I've found some old threads in the Slack space ref...
# troubleshooting
s
I've found some old threads in the Slack space referring to
load_method: overwrite
for the
target-postgres
SDK and it appears that it's ineffective. I wrongly assumed that overwrite was happening by default, and I end up with duplicate data over the course of runs, because the raw tables aren't being dropped. I've written some macros in dbt that will drop the tables before the extract and load, but I am thinking this is going to cause issues with
tap-spreadsheets-annywhere
and its state tracking. For example, if I drop the tables before the tap, and the state hasn't changed for the files, I end up with no raw table. Is it possible to extract, drop the tables, and then do the load or would the stream be lost.

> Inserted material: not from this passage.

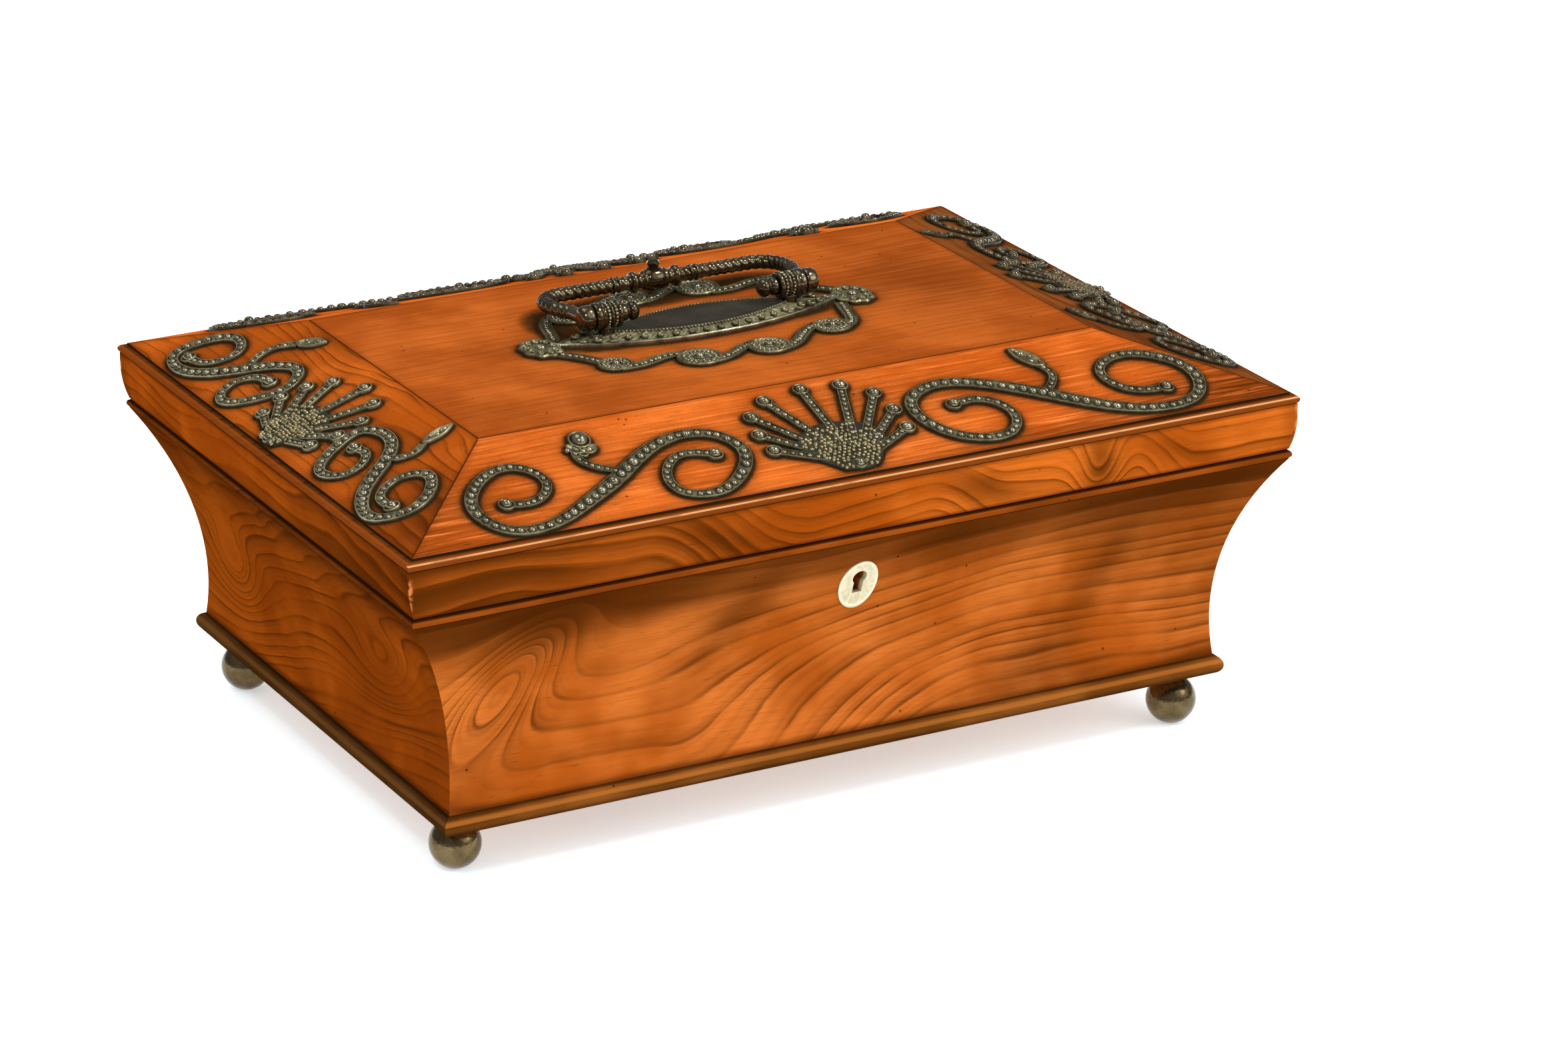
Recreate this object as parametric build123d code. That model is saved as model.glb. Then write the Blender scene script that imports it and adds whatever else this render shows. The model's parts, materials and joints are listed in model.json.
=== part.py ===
from build123d import *
import os
from math import asin, atan2, cos, degrees, hypot, pi, sin, sqrt

# A sarcophagus-shaped wooden work box with a hinged lid, a lift-out tray, a lock,
# ball feet, steel scroll mounts and a swinging handle. Millimetres, +Z up.
# The origin is on the floor under the middle of the box and the front faces -Y.

# Outline of the closed box
lid_width = 300.0
lid_depth = 225.0
foot_ball_radius = 8.0
foot_ball_flat = 0.1
foot_neck_height = 2.1
base_thickness = 6.4
body_height = 70.4
lid_gap = 0.4
rail_height = 15.1
lid_bead_height = 2.6
lid_rise = 15.1
panel_inset_x = 45.5
panel_inset_y = 49.7

# Walls of the body, measured inwards from the lid's outer faces
cove_radius = 95.0
cove_deepest_inset = 19.45
cove_deepest_height = 13.1
body_bead_inset = 1.5
body_bead_depth = 3.0
body_bead_height = 2.6
base_nose_inset = 15.9
base_strip_inner_inset = 22.0

# Lid
lid_bead_depth = 2.6
rail_face_inset = 0.5
rail_curve_height = 10.5
rail_foot_inset = 2.3
lid_board_thickness = 6.5
lining_board_thickness = 2.0
lining_board_height = 15.0
lining_clearance = 0.2
pad_thickness = 3.4
pad_margin = 5.0
pad_crown = 1.0

# Feet
foot_inset_x = 27.5
foot_inset_y = 28.5
front_left_foot_step = 6.8  # this foot stands that much further in than the other front foot
foot_neck_radius = 3.4
foot_collar_radius = 4.4
foot_collar_height = 0.9
foot_stud_radius = 2.0
foot_stud_length = 5.4
thread_clearance = 0.05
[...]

Essentially, do the tap and the target have to be run sequentially? This is what I currently have, but the raw tables will always be dropped, even if the state hasn't changed for
tap-spreadsheets-anywhere
.
Copy code
tasks:
  - dbt-postgres:drop-raw-tables
  - tap-spreadsheets-anywhere
  - target-postgres
  - dbt-postgres:select-ndo
This would be dropping the tables after extraction, but not sure this is advised our would even work considering the stream may be lost:
Copy code
- tap-spreadsheets-anywhere
- dbt-postgres:drop-raw-tables
- target-postgres
- dbt-postgres:select-ndo
Any ideas on the best solution here?
v
Have you tried it yet? (You have to run tap/targets sequentially, tap then target, that second setup can't run with meltano run)
s
I haven't tried it, no, but that's what I figured based on the docs I have read.